Network data usage can be a consideration too. Some IoT devices use satellites as a backhaul; you definitely don't want to (and in fact can't) run HTTP over something like Iridium SBD, for example.
This was not unreasonable. GPRS started to roll out around 2002. And it was quite spotty initially, to say the least. The phone hardware was also quite underpowered, good old Nokia 3310 had a whopping 2kB of RAM accessible to the software.
I got my first mobile phone in 2000 that had WAP-over-SMS, and it was quite useful. I could check the weather forecast, and my university had a nice WAP site with important notifications (scheduling changes, exam reminders, etc.)
The idea was presumably that if you'd have a second line or maybe broadband connection on your computer, you could save on your mobile operator's WAP fees if you had cheaper local calls to your own landline, or possibly access local data on your PC?
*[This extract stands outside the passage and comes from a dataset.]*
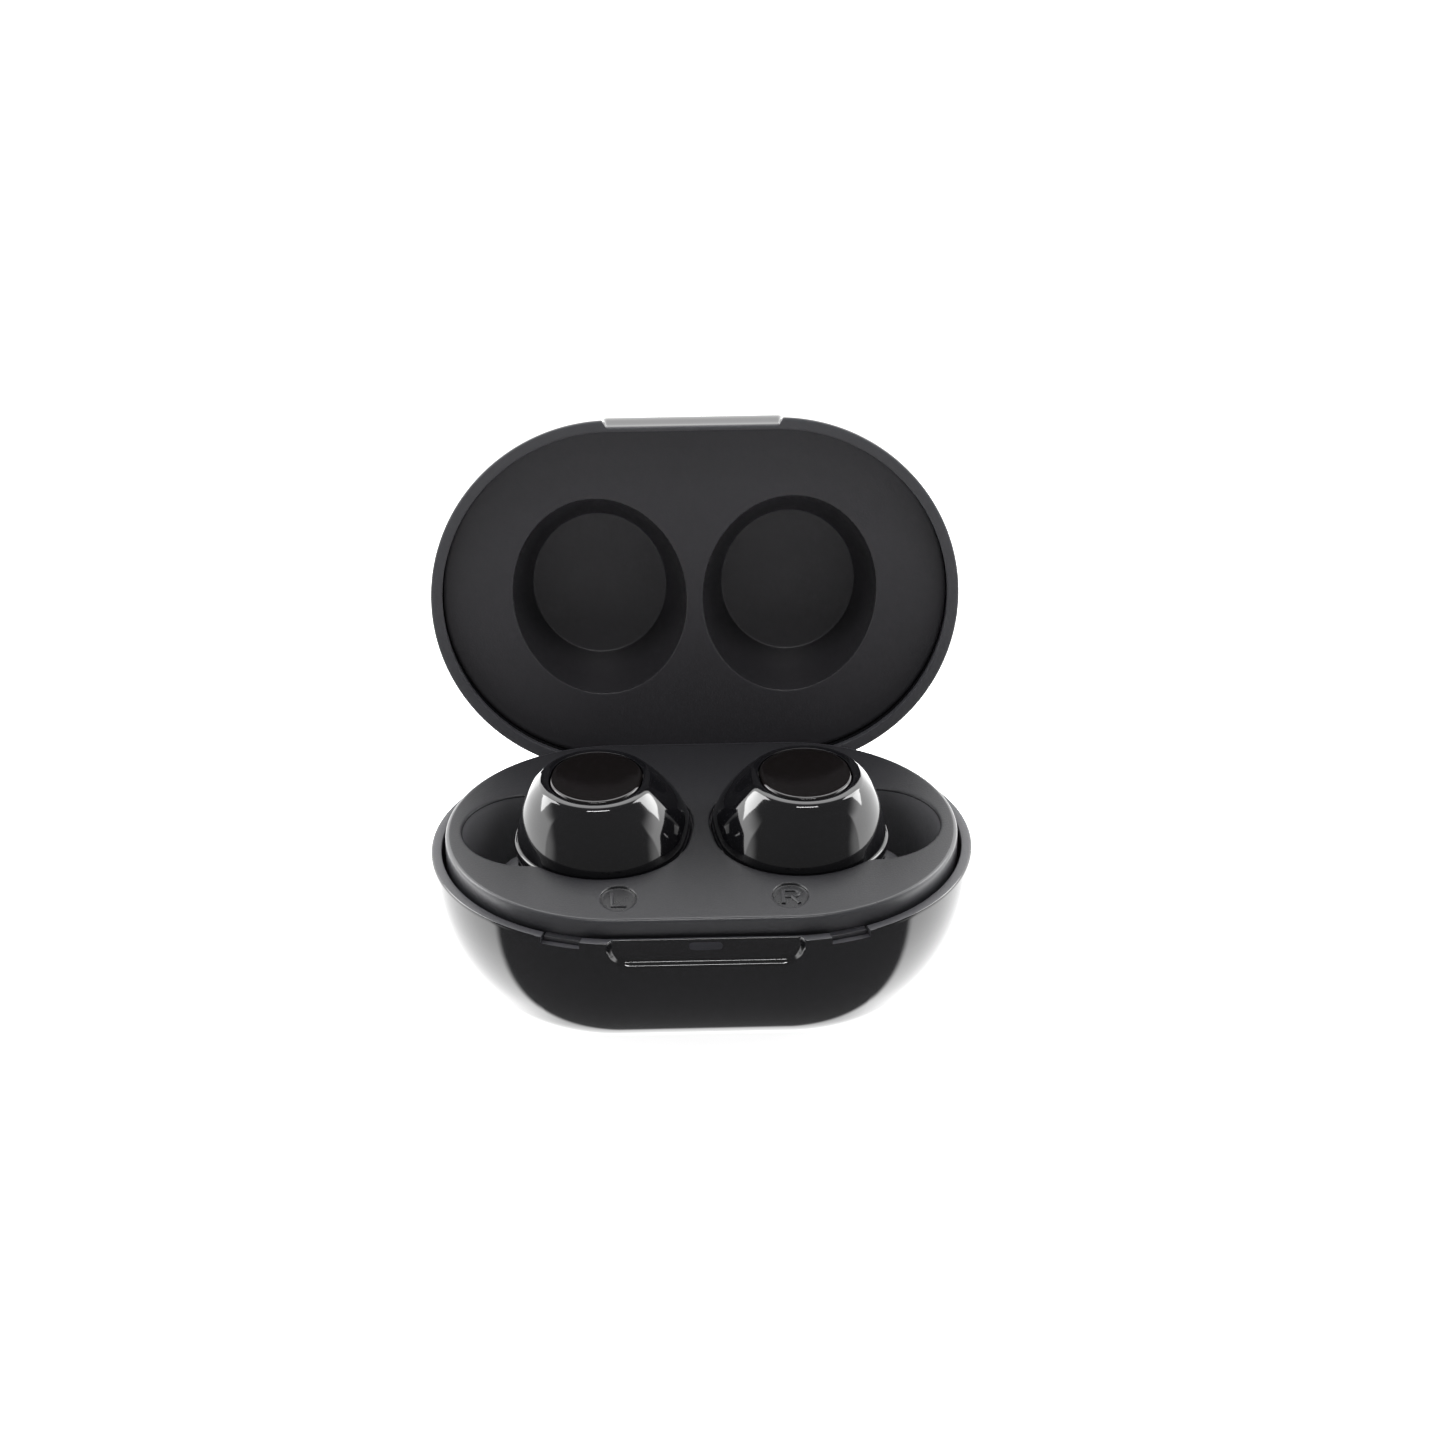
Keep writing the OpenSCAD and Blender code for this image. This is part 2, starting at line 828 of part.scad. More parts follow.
module right_driver() { on_side("right") driver(); }
module right_cell() { on_side("right") cell(); }
module right_bud_board() { on_side("right") bud_board(); }
module right_bud_switch() { on_side("right") bud_switch(); }
module right_microphone() { on_side("right") microphone(); }
module right_bud_magnet() { on_side("right") bud_magnet(); }
module right_charge_pads() { on_side("right") charge_pads(); }

base_shell();
base_tray();
light_pipe();
status_led();
battery();
battery_pad();
main_board();
power_chip();
usb_receptacle();
usb_tongue();
left_contact_block();
right_contact_block();
left_front_pin();
left_rear_pin();
right_front_pin();
right_rear_pin();
left_seat_magnet();
right_seat_magnet();
left_latch_magnet();
right_latch_magnet();
hall_sensor();
board_screws();
hinge_cradle();
hinge_pin();
hinge_spring();
lid_shell();
lid_liner();
lid_hinge_leaf();
left_lid_magnet();
right_lid_magnet();
lid_sense_magnet();
left_bud_cover();
left_bud_shell();
left_bud_button();
left_ear_tip();
left_nozzle_screen();
left_driver();
left_cell();
left_bud_board();
left_bud_switch();
left_microphone();
left_bud_magnet();
left_charge_pads();
right_bud_cover();
right_bud_shell();
right_bud_button();
right_ear_tip();
right_nozzle_screen();
right_driver();
right_cell();
right_bud_board();
right_bud_switch();
right_microphone();
right_bud_magnet();
right_charge_pads();
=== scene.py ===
from math import asin, atan2, cos, hypot, pi, radians, sin

import bmesh
import bpy
from mathutils import Matrix, Vector
from mathutils.geometry import delaunay_2d_cdt


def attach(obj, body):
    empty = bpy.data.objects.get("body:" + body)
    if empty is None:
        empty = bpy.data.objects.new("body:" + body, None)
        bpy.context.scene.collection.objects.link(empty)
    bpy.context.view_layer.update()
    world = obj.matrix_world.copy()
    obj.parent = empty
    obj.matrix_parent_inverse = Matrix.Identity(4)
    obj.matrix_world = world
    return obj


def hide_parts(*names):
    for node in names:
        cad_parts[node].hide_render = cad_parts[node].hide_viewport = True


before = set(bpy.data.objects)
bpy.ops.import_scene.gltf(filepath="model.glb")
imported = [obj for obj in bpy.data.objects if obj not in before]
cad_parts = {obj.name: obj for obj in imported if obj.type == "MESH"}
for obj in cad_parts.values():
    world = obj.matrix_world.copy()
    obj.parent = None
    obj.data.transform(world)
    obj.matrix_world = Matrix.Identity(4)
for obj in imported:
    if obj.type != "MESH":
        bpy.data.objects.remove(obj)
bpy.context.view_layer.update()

# ---------------------------------------------------------------- camera
# A long portrait lens about 0.7 m from the case, a little above it.
# It looks down by 31 degrees, so both the deck and the lid's lining are seen.
RIM_Z = 20.5
camera_turn = radians(-1.01)
camera_drop = radians(31.3)
camera_roll = radians(-0.59)
camera_distance = 0.7
aim_right = 0.00387
aim_up = 0.0224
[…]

Back when software was actually efficient... and of course when WAP meant something entirely different!
One of my first PDAs could do something similar for sharing files as a series of concatenated binary SMS over an Infrared connection via a mobile phone.
The only problem was that SMS was paid per message in my country (double-digit cents each). Fortunately the preview dialog showed the estimated number of messages before sending – and it was something like 1000 for a small JPEG…
Many years ago, before most phones had mobile internet, I was running a web-to-WAP reverse proxy using https://web.archive.org/web/20080209153558/www.hottproxy.org... to get mobile web access on my LG VX 5400 flip phone.
You could go into the secret admin menu, reconfigure the WAP gateway away from the carrier's captive portal to your own proxy and voila! Unlimited free access to the real web! (at 3G speeds)
anyway - is wap still an interesting or relevant technology? "relevant" from the perspective of someone with a hacker mindset. from a modern perspective it is probably just useless.
> It is not interesting or relevant in any way
In a technological-historical way it definitely is. I find it pretty interesting to see how things used to be done, and try to see which design decisions were just following the hype, and which actually were ingenious solutions to real constraints of the time.